Step 1: Feature Engineering
- converted DOB into Age in years.
- converted character categorical variables into numeric levels
- imputed missing values and Nas with defaults
- grouped “outliers” into a single category ,so that they wont skew the predictions
Step 2: Exploratory Data Analysis
- identified variables having high correlation with the target variable “Disbursed”.
- These variables would be included in the Predictive Modeling process.
- dropped the variables having no correlation with the with the target variable “Disbursed”.
- normalized the variables so that all variables are of similar numerical order.

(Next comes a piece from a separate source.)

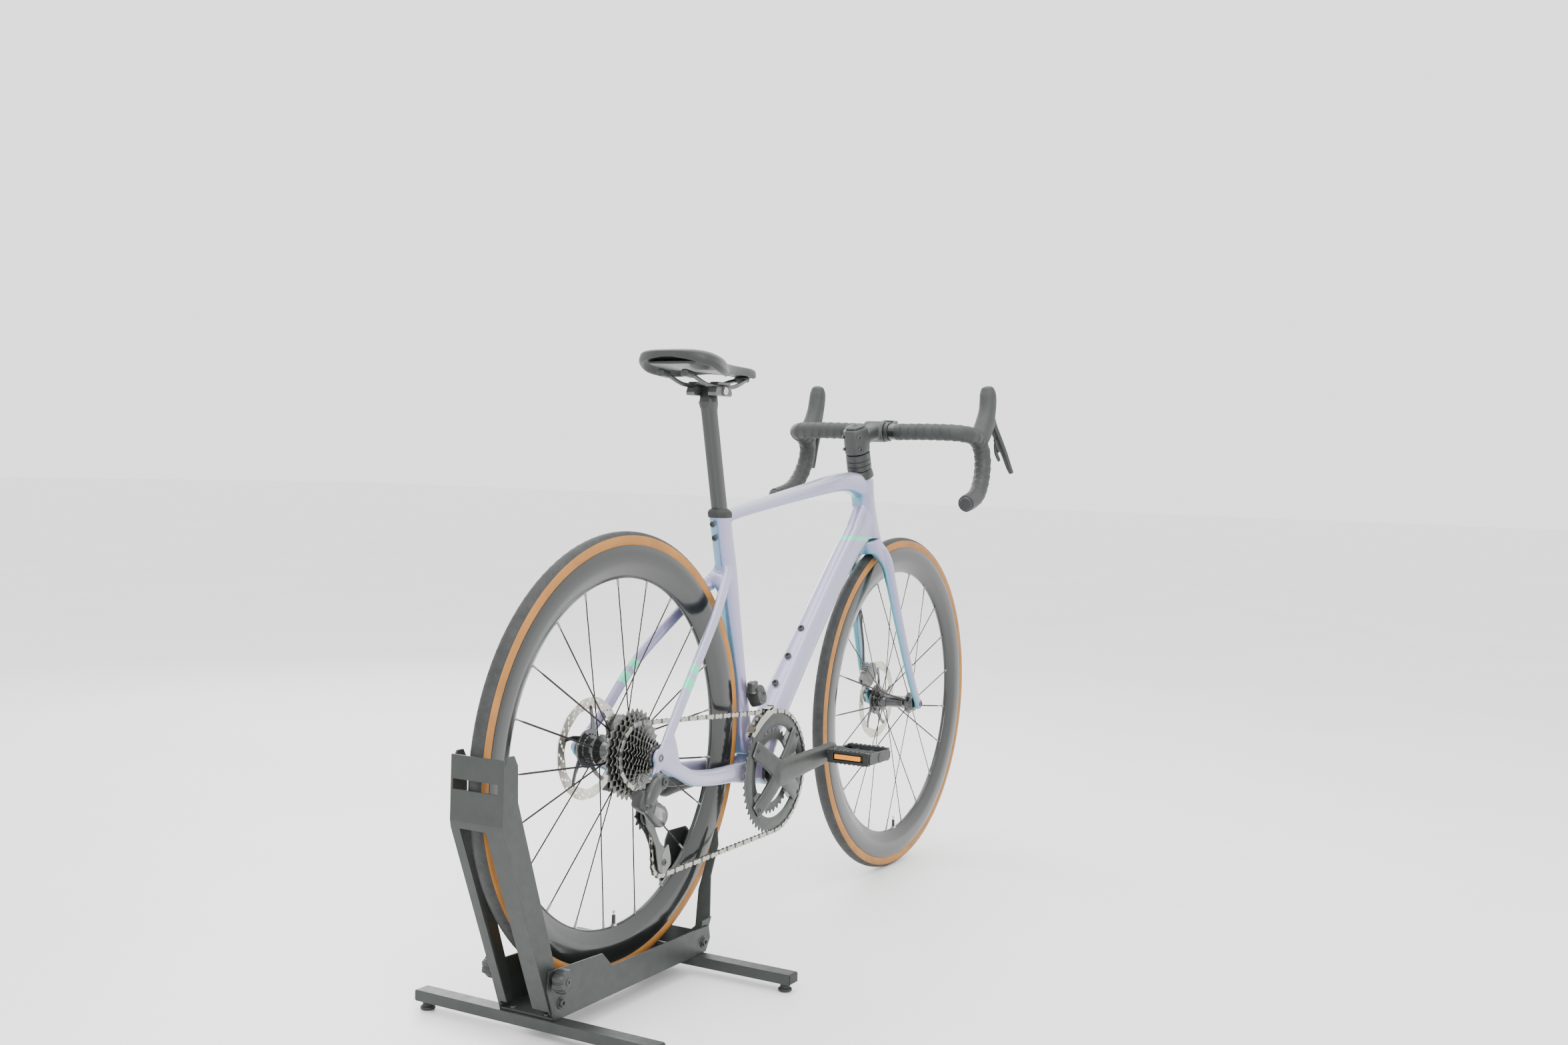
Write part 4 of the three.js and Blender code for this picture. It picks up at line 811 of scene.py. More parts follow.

Step 3: Predictive Modeling
- I started with “generalized linear models” achieving a decent conversion rate of 75%
- This helped in identifying the relative importance of variables in the prediction process
- I then applied the insights gained to advanced modeling techniques like “random forest” and “boosted trees”.
- With a fair amount of parameter tuning and ensembling techniques I reached a conversion rate of ~85%.
Conclusion:
This model can be used to predict the customers’ propensities to opt for the specific product or service. The marketing efforts can then target only the “top” 10-15% customers based on their propensities.
Thus a business can simultaneously lower their marketing spend and increase the lead conversion rates leading to a higher ROI on Marketing Spend.